Every line holding the word "bodies" counts once. Give the total, nothing more.
====== Source data ======
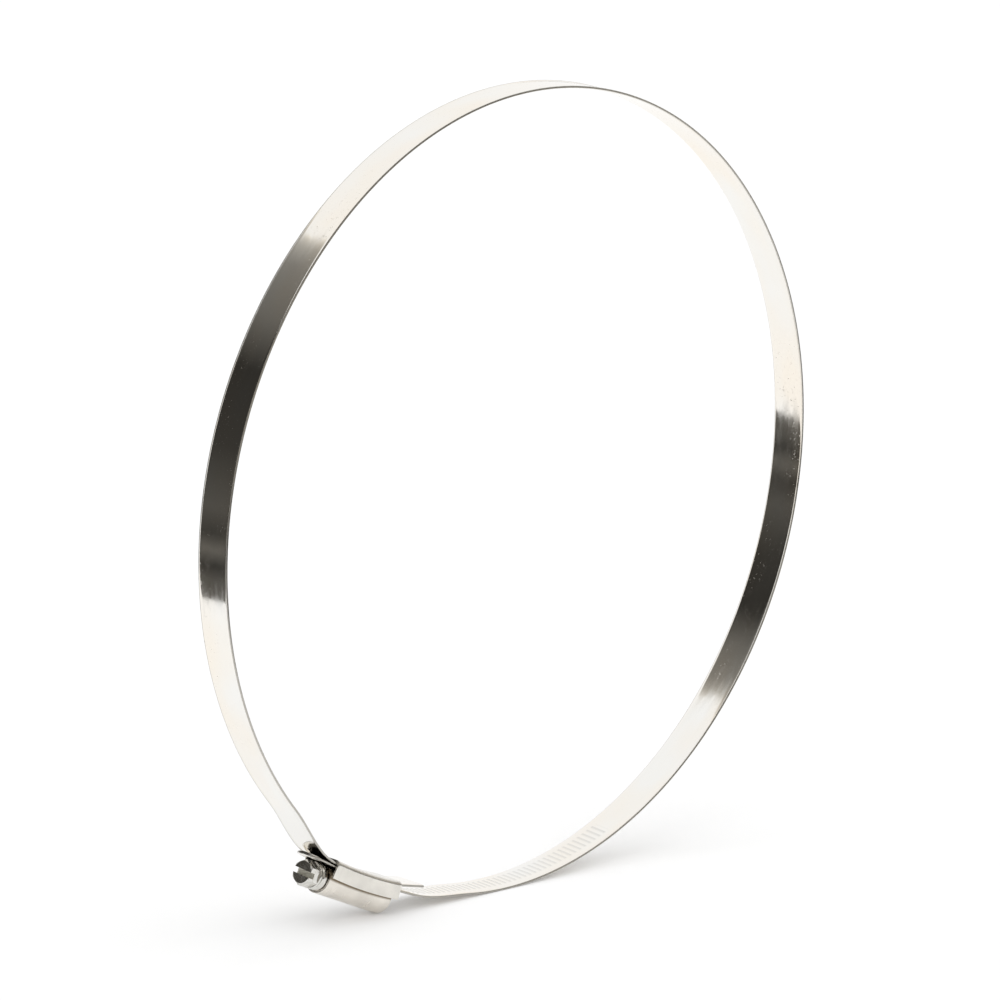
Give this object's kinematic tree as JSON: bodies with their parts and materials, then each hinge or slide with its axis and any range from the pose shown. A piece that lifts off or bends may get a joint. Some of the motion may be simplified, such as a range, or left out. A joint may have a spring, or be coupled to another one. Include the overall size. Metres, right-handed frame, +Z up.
{
  "type": "worm drive hose clamp",
  "caption": "Large worm drive hose clamp: a polished rolled-edge steel band in a ring, closed by a slotted hex-head worm screw in its housing.",
  "frame": {"origin": "centre of the ring, on the hose's axis at the middle of the band's width", "axes": "+Y along the hose's axis, +Z up as the clamp stands on its rim, +X to the right"},
  "size_m": [0.246, 0.0134, 0.246],
  "materials": {
    "band_steel": "polished stainless strip",
    "saddle_steel": "satin stainless sheet",
    "housing_steel": "pressed stainless sheet",
    "screw_steel": "bright stainless, turned and rolled"
  },
  "bodies": {
    "clamp": {"band": "band_steel", "saddle": "saddle_steel", "screw_housing": "housing_steel"},
    "screw": {"worm_screw": "screw_steel"}
  },
  "joints": [
    {"name": "screw_spin", "type": "hinge", "parent": "clamp", "child": "screw", "pos_m": [-0.04898, 0, -0.11815], "axis": [0.9238, 0, -0.383], "continuous": true, "deforming": ["band"]}
  ]
}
======
Written response - 2